• [GIVEN DATA]

_ _ _ _ _

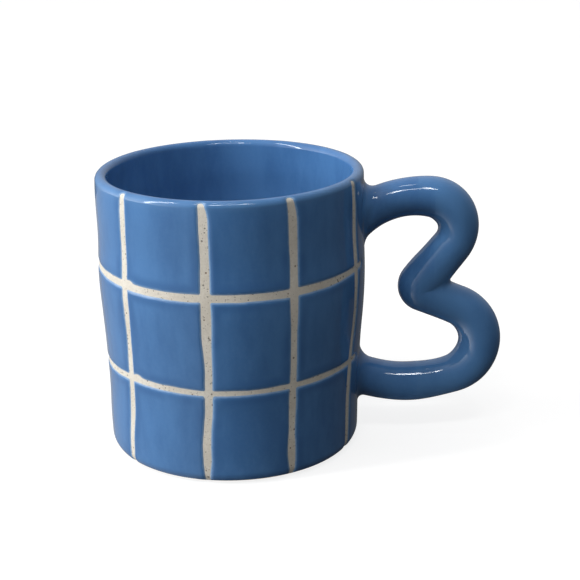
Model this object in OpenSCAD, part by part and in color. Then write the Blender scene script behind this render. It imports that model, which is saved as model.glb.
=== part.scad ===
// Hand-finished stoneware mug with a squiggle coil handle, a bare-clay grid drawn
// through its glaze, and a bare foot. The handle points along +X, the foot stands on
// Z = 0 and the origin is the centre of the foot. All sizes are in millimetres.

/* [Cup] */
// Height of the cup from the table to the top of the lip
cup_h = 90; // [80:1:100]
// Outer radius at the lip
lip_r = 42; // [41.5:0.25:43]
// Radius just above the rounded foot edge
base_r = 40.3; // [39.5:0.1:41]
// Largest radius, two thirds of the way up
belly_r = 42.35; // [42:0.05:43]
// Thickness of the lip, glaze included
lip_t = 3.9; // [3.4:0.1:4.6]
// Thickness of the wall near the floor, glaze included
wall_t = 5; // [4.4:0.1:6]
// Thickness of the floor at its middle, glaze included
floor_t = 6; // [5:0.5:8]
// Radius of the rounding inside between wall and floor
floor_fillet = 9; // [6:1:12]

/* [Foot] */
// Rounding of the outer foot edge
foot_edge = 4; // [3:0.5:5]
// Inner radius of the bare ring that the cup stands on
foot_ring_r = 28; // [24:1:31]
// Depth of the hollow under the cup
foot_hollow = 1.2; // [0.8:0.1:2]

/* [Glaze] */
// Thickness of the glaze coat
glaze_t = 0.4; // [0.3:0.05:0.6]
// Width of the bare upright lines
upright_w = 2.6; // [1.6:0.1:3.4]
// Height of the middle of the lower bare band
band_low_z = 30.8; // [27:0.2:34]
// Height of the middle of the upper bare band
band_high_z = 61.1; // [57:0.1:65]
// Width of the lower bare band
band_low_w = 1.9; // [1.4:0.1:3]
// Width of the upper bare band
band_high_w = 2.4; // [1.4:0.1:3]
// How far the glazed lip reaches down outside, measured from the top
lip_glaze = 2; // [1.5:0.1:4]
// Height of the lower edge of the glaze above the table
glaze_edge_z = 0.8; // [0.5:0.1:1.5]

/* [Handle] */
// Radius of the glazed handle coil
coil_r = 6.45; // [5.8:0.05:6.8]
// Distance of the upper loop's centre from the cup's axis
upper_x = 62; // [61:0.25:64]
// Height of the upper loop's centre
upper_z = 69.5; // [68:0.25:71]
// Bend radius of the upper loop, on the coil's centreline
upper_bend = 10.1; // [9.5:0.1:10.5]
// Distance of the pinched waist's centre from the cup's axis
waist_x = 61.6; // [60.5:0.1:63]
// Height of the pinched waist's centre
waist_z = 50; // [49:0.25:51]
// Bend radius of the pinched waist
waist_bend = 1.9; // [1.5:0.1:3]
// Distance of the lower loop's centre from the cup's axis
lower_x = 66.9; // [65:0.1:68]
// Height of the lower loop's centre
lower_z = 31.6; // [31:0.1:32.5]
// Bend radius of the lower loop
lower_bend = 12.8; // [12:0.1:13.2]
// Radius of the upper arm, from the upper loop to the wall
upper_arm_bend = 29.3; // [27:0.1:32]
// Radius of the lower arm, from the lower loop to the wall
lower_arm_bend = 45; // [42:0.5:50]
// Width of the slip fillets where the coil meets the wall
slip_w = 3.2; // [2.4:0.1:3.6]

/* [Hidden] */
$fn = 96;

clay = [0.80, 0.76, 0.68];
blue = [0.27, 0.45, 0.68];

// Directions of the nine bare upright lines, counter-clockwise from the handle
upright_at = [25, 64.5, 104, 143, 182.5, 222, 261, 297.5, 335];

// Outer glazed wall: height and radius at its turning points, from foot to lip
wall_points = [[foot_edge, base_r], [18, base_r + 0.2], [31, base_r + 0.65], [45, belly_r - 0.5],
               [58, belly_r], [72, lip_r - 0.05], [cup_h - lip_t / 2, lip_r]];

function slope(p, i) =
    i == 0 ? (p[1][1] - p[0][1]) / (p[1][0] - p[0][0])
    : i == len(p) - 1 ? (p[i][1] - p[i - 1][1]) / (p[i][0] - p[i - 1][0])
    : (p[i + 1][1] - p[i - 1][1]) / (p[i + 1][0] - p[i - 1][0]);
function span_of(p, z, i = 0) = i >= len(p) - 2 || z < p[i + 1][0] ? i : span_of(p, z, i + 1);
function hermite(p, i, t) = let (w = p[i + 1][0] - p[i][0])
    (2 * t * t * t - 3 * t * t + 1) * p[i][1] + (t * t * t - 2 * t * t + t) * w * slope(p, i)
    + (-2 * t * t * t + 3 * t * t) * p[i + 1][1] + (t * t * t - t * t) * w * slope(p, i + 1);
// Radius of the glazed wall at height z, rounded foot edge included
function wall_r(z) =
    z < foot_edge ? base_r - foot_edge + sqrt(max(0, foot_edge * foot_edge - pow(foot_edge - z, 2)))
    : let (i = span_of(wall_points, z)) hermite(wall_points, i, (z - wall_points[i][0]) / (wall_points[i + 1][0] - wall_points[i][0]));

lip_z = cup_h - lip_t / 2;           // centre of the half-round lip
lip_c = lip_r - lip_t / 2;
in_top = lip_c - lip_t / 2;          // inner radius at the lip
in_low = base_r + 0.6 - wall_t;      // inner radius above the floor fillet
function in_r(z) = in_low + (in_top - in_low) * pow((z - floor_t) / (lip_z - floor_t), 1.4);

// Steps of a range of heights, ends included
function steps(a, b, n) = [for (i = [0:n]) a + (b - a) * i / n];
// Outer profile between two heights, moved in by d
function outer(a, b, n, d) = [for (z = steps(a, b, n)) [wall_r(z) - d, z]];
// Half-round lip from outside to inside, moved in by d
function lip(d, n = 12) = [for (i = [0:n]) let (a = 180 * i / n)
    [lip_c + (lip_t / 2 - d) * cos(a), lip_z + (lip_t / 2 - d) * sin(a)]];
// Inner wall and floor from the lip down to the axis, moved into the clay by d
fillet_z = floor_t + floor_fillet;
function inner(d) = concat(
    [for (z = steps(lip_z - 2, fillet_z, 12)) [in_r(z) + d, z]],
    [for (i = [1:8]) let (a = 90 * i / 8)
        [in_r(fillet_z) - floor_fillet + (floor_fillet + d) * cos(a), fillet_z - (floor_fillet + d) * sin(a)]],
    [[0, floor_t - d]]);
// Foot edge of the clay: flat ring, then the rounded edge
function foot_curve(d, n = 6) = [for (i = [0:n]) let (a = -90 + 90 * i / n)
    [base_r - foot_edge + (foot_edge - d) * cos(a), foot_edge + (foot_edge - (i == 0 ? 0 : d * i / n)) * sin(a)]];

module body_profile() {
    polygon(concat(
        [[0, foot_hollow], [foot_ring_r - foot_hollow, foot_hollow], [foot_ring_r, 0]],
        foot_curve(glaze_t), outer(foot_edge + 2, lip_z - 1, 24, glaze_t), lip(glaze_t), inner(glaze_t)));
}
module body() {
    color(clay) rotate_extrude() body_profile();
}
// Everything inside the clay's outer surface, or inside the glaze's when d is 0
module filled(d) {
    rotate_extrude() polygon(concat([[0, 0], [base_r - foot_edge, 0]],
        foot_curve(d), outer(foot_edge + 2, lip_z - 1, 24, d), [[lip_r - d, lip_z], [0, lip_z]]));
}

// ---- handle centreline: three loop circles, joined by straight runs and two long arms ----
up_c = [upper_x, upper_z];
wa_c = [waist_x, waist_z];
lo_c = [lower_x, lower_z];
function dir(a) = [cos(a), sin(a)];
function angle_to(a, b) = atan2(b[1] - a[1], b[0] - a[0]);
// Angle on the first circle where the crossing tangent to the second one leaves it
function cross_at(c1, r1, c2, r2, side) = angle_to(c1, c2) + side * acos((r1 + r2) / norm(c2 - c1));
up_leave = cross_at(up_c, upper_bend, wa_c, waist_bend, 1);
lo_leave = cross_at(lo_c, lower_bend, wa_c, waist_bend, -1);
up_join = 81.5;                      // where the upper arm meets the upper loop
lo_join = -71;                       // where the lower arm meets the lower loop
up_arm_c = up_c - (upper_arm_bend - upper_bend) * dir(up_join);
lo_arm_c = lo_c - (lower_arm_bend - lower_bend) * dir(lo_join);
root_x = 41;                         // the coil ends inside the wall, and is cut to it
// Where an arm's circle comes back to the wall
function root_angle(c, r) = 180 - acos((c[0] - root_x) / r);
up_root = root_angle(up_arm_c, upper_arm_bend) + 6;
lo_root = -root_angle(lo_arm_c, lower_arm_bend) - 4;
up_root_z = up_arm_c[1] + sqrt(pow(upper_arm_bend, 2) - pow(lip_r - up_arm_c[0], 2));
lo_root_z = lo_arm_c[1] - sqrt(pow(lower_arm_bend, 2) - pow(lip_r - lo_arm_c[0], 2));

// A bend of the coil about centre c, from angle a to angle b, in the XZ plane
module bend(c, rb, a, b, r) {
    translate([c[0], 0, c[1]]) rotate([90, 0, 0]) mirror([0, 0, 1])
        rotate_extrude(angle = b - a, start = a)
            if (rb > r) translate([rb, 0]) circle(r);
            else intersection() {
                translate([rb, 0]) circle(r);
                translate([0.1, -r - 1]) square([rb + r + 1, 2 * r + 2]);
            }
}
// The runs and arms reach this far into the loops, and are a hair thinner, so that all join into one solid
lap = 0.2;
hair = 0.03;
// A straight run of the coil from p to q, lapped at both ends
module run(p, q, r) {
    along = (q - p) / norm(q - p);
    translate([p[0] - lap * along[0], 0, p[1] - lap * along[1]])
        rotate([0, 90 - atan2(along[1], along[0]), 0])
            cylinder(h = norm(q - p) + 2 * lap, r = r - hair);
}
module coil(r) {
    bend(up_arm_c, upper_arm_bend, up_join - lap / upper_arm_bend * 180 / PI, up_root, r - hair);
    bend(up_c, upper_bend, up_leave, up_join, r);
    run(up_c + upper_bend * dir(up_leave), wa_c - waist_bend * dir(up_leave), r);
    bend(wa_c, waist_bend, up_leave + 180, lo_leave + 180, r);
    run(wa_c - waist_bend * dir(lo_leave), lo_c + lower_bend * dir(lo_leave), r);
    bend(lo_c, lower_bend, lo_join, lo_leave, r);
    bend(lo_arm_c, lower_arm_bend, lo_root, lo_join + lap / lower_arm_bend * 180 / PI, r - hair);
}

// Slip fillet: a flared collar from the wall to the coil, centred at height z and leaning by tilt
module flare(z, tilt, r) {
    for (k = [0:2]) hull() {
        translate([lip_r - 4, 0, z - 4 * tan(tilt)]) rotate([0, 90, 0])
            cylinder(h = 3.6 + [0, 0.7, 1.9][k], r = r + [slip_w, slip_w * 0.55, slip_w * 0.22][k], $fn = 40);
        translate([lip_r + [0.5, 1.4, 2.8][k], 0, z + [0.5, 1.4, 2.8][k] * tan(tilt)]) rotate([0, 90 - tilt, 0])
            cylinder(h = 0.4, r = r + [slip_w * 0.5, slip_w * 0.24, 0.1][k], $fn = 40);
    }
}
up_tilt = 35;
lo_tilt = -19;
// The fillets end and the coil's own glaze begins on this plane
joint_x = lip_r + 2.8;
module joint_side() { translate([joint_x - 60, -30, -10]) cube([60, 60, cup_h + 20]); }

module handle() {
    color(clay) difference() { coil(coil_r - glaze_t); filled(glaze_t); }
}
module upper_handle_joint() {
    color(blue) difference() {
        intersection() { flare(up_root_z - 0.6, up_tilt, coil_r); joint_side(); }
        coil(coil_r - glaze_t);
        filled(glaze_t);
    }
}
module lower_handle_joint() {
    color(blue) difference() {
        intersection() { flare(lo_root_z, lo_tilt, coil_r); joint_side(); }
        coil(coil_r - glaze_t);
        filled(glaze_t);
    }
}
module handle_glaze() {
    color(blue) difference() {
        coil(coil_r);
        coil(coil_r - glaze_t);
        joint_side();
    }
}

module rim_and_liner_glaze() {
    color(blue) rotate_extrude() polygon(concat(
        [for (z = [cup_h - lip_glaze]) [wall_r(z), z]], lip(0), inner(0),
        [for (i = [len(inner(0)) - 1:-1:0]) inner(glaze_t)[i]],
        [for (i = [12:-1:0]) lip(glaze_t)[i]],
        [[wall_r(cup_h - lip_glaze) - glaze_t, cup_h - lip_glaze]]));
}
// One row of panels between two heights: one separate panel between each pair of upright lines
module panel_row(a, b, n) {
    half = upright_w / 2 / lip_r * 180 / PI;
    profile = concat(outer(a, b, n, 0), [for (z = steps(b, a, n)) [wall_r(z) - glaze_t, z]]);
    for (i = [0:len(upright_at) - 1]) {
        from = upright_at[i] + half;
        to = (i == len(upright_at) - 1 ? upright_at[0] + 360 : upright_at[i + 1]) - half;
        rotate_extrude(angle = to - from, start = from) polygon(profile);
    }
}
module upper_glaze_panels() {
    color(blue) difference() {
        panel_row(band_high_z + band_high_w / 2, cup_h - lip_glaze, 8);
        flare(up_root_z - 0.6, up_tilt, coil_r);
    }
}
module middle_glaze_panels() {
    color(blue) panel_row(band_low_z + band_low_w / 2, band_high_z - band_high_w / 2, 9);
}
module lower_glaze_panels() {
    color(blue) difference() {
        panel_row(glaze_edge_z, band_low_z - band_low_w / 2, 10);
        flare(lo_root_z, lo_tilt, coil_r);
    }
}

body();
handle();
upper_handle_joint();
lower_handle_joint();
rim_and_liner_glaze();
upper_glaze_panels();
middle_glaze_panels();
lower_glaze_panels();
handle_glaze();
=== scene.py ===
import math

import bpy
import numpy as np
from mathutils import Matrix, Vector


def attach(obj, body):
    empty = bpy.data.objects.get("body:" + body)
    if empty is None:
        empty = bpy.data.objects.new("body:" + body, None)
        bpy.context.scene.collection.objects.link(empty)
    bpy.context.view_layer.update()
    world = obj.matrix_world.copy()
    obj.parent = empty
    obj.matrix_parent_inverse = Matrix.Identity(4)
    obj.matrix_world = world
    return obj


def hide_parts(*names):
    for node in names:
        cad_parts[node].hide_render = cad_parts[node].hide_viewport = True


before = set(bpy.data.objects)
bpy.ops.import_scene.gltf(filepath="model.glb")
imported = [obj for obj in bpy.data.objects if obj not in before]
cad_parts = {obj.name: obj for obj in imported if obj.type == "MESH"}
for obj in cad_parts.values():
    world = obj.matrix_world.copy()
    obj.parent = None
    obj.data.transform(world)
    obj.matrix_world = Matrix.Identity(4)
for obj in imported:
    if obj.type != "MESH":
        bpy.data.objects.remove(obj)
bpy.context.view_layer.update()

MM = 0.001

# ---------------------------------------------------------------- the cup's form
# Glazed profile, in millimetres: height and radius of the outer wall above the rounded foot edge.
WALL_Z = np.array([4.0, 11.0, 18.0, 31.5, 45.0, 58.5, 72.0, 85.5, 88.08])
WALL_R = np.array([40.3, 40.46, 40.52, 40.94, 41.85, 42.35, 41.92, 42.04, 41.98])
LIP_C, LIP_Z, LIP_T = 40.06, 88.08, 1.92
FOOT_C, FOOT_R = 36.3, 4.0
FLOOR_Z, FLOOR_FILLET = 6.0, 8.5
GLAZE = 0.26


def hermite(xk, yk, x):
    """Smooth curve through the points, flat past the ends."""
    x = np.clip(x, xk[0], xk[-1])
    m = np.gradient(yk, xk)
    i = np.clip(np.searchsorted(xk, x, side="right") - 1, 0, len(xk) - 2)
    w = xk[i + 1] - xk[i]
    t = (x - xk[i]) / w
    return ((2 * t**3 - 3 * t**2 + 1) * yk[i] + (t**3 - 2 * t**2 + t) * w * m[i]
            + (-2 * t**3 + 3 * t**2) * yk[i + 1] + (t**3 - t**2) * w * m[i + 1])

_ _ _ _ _

• [REQUIRED TASK]
Repeat exactly, and only, the lines from the one containing "obj.matrix_parent_inverse = Matrix.Identity(4)" through the end of the material.

• [RESULT OF THIS EXERCISE]
    obj.matrix_parent_inverse = Matrix.Identity(4)
    obj.matrix_world = world
    return obj


def hide_parts(*names):
    for node in names:
        cad_parts[node].hide_render = cad_parts[node].hide_viewport = True


before = set(bpy.data.objects)
bpy.ops.import_scene.gltf(filepath="model.glb")
imported = [obj for obj in bpy.data.objects if obj not in before]
cad_parts = {obj.name: obj for obj in imported if obj.type == "MESH"}
for obj in cad_parts.values():
    world = obj.matrix_world.copy()
    obj.parent = None
    obj.data.transform(world)
    obj.matrix_world = Matrix.Identity(4)
for obj in imported:
    if obj.type != "MESH":
        bpy.data.objects.remove(obj)
bpy.context.view_layer.update()

MM = 0.001

# ---------------------------------------------------------------- the cup's form
# Glazed profile, in millimetres: height and radius of the outer wall above the rounded foot edge.
WALL_Z = np.array([4.0, 11.0, 18.0, 31.5, 45.0, 58.5, 72.0, 85.5, 88.08])
WALL_R = np.array([40.3, 40.46, 40.52, 40.94, 41.85, 42.35, 41.92, 42.04, 41.98])
LIP_C, LIP_Z, LIP_T = 40.06, 88.08, 1.92
FOOT_C, FOOT_R = 36.3, 4.0
FLOOR_Z, FLOOR_FILLET = 6.0, 8.5
GLAZE = 0.26


def hermite(xk, yk, x):
    """Smooth curve through the points, flat past the ends."""
    x = np.clip(x, xk[0], xk[-1])
    m = np.gradient(yk, xk)
    i = np.clip(np.searchsorted(xk, x, side="right") - 1, 0, len(xk) - 2)
    w = xk[i + 1] - xk[i]
    t = (x - xk[i]) / w
    return ((2 * t**3 - 3 * t**2 + 1) * yk[i] + (t**3 - 2 * t**2 + t) * w * m[i]
            + (-2 * t**3 + 3 * t**2) * yk[i + 1] + (t**3 - t**2) * w * m[i + 1])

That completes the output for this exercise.